Now that we know there is a lot of data out there, the next obvious step is to use this valuable resource to our advantage. In its original raw form, data is of relatively little value. Until the last decade, storing and processing large amounts of data was really expensive and only the biggest companies and universities had the equipments (supercomputers) capable of crunching data on a large scale. But thanks to Moore’s Law, that has changed dramatically over the last decade. I remember my first desktop in the early 2000s had 128MB of RAM and a 20GB hard disk. I’m now (in 2017) writing this blog on a laptop with 8GB RAM and half-a-terabyte of hard disk, while also running a large CPU intensive data processing task on a server with 32 CPU cores and 128GB of RAM. In short, we now have a lot of data stored up and have the computing power to process it. This means, we need a lot of people who are good at crunching, analysing and presenting that. The data scientist was born.
Unfortunately, this field has been overrun by hype. We have had the tech world drowned out with terms like Data Mining to Big Data, Data Science, and now Machine Learning & AI, which makes it hard to separate the signal from the noise. Despite that, it is good to have a name for any kind of profession and we have to pick one. Personally “data science” is the one I prefer. The term data scientist must have also been derived from it, which makes it the more sensible term to use. But, like its modern day cousin computer science, we need to understand what the “science” in the name stands for. At its most fundamental level computer science is about abstractions and how to combine simpler concepts to create more complex systems. Similarly, as I’ve understood it, the fundamental task of data science is the preparation of data and the application of mathematical models to that data to get an useful outcome. The final output can either be in visual forms of dashboards and charts or as inputs to upstream software layers.
Data Science = prepare(data) => model(prepared_data) => use(model_data) => knowledge
Like anyone who has only ever put together a Wordpress site isn’t quite a computer scientist, anyone who only ever used excel sum() function or written some SQL queries isn’t really a data scientist. Its rather a multi-disciplinary field that requires one to have the mathematical chops of a scientist or statistician, the engineering knowhow of a seasoned developer, the aesthetic knowledge of a designer, the communication skills of a leader, and the relevant domain expertise . Its easy to see people with such skills will be very rare, what is called the “perfect data scientist” in the diagram below.
So, although we might have a lot of people with the title data scientist around these days, there are varying definitions of the term. The skill required to configure cloud servers to run a 100TB Spark jobs, or to visualise a billion data points so that even non-technical people will understand it is fundamentally different from that required to be able to get an accuracy of 92% on a gradient boosting algorithm up from 75% using a weighted ensemble. In fact, I’d say most of the times this is the job for a team of people that combine these different skills.

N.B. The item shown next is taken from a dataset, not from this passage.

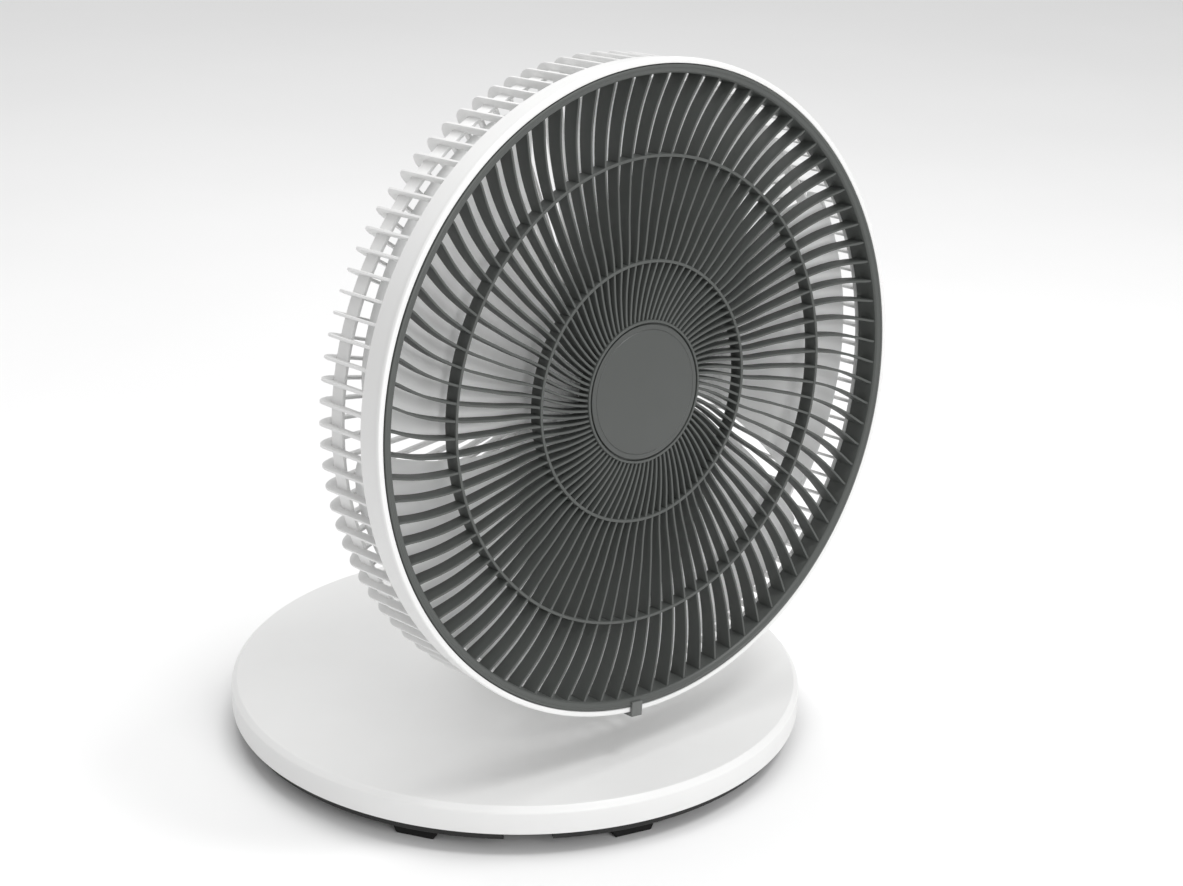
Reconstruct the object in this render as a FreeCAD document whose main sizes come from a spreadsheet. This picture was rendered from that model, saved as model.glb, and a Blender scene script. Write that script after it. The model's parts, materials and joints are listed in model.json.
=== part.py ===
import FreeCAD
import Part
import math
import os
import re
import Sketcher
from FreeCAD import Placement, Rotation, Vector

# A round table fan on a disc base, in millimetres. +Z is up and the fan blows towards -Y.
# The origin is on the floor under the middle of the disc, where the neck turns.
# Head pieces are drawn in the head's own frame: Z is the depth behind the front ring,
# Y points down and X is the same as the row's X. HEAD then stands them in place.

SIZES = {
    # base
    "disc_radius": 182, "disc_bottom": 15, "disc_top": 32.5, "dome_top": 36, "crest_round": 5,
    "shell": 2.5, "skirt_radius": 178, "skirt_wall": 3, "step_bottom": 9.3, "pan_radius": 146,
    "plate_bottom": 6.5, "plate_thick": 2.5, "flange_radius": 178.8,
    "foot_count": 8, "foot_turn": -14, "foot_width": 31, "foot_inner": 148, "foot_outer": 170,
    "foot_chamfer": 4,
    "notch_turn": -36, "notch_width": 29, "opening_radius": 29.5,
    "weight_inner": 62, "weight_outer": 142, "weight_thick": 9,
    "inlet_height": 23, "inlet_radius": 5, "inlet_bore": 3.5, "inlet_length": 9,
    "screw_radius": 2, "screw_head": 3.8, "screw_head_thick": 2.2, "screw_bite": 8,
    "screw_circle": 168, "lug_radius": 5.2,
    "board_left": -84, "board_front": 70, "board_wide": 64, "board_deep": 36, "board_thick": 1.6,
    "post_height": 4, "post_radius": 2.5,
    # swing drive
    "boss_radius": 22, "bush_radius": 18, "journal_radius": 14, "wire_radius": 8, "boss_top": 21,
    "running_gap": 0.05, "gear_bottom": 21.3, "gear_thick": 4, "gear_teeth": 48,
    "pinion_teeth": 18, "gear_module": 1.5, "gear_backlash": 0.35, "pinion_turn": 60,
    "motor_can_radius": 17, "motor_can_top": 20.5, "pinion_shaft_radius": 2.5,
    "pinion_shaft_bottom": 13, "motor_ear": 7, "motor_ear_wide": 9, "motor_ear_thick": 2,
    # neck
    "neck_foot_radius": 28.5, "neck_waist_radius": 24, "neck_waist": 110,
    "neck_shoulder_radius": 22.5, "neck_shoulder": 160, "neck_top": 171, "neck_wall": 2.5,
    "pivot_height": 184, "ear_inner": 8, "ear_outer": 13, "ear_radius": 11, "yoke_bottom": 146,
    "yoke_floor": 164, "pin_radius": 4, "tilt_nut_radius": 12, "tilt_nut_length": 11,
    "knob_height": 112, "knob_radius": 14, "knob_length": 13, "spindle_radius": 3,
    "button_height": 74, "button_radius": 6, "button_length": 13,
    "switch_side": 26, "switch_deep": 13, "small_switch_side": 15, "small_switch_deep": 8,
    # head
    "head_forward": 124, "head_height": 257, "head_tilt": 5,
    "ring_radius": 190, "ring_inner": 185, "ring_depth": 16, "fin_front": 6, "fin_back": 15,
    "fin_count": 88, "fin_thick": 1.6, "band_thick": 1.8, "hub_radius": 43,
    "band_one": 77, "band_two": 138, "sweep_one": 9, "sweep_two": 12.5, "sweep_rim": 17.5,
    "badge_radius": 39, "badge_front": 3, "badge_groove": 35.5,
    "rim_radius": 194, "rim_inner": 190.4, "rim_front": 1, "collar_back": 20, "ledge_front": 16.4,
    "rib_count": 96, "rib_thick": 1.8, "rib_outer": 192, "rib_height": 5, "rib_back": 68,
    "rib_round": 12, "hoop_front": 44, "hoop_back": 54, "plate_radius": 62, "mount_face": 62,
    "latch_width": 8, "latch_depth": 9, "latch_turn": 6.25,
    # motor and blades
    "cover_radius": 56, "cover_back": 114, "cover_wall": 2.5, "cover_round": 12,
    "shield_radius": 53.3, "shield_thick": 4, "nose_radius": 17, "nose_front": 49,
    "stator_side": 70, "stator_radius": 46, "stator_front": 72, "stator_back": 96,
    "stator_bore": 18.5, "rotor_radius": 18, "coil_inner": 22, "coil_outer": 33,
    "coil_thick": 5, "bearing_radius": 8, "shaft_radius": 4, "shaft_front": 18,
    "bolt_circle": 41, "bolt_radius": 2, "back_shield": 104, "nut_radius": 26,
    "capacitor_wide": 28, "capacitor_deep": 9, "capacitor_long": 20, "nut_length": 7,
    "vent_long": 17, "vent_wide": 2.6, "vent_start": 19, "front_bearing_long": 12,
    "rear_bearing_long": 9,
    "impeller_radius": 180, "impeller_hub": 38, "impeller_front": 22, "impeller_back": 46,
    "cup_wall": 3, "cup_floor": 4, "sleeve_radius": 9, "spinner_radius": 12,
    "blade_count": 5, "blade_turn": 27, "blade_thick": 2.4, "blade_span_hub": 58,
    "blade_span_tip": 66, "blade_lead": 14, "blade_front": 19, "blade_back": 30,
    "lip_thick": 1.6, "lip_depth": 20,
}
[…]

That was one of the reasons CraftData Labs was born. The aim is to bring together a team of statisticians, scientists, engineers, and designers who really know their craft to enable businesses, organisations, governments and individuals to meet their business objectives. We will not only be focussed on the technical skills of statistics, computer science and mathematics, but also on good design and communication skills. After all, the best models in the world are useless if we can’t make them consumable and actionable to the user.
If I have to define what a data scientist is at CraftData, it would be someone who is adept in statistical calculations and mathematical models, understands the rigorous scientific method, and usually has a research background. Other titles such as data engineers, web developers, UI/UX designers, front-end developers, dashboard developers, database architects, data journalists etc., serve an important but different role. I hope having clear definitions of everyone’s role allows us to create a sustainable company capable of undertaking any challenging project.
Finally, eating my own dog-food here I’d say that I barely meet this definition of a data scientist myself. I certainly didn’t start out as so. But through the years of working in this discipline I do hope I’ve earned that title.
Thank you reading and I hope this has enabled you to get a better understanding of the data science phenomenon. I welcome any suggestions and comments here.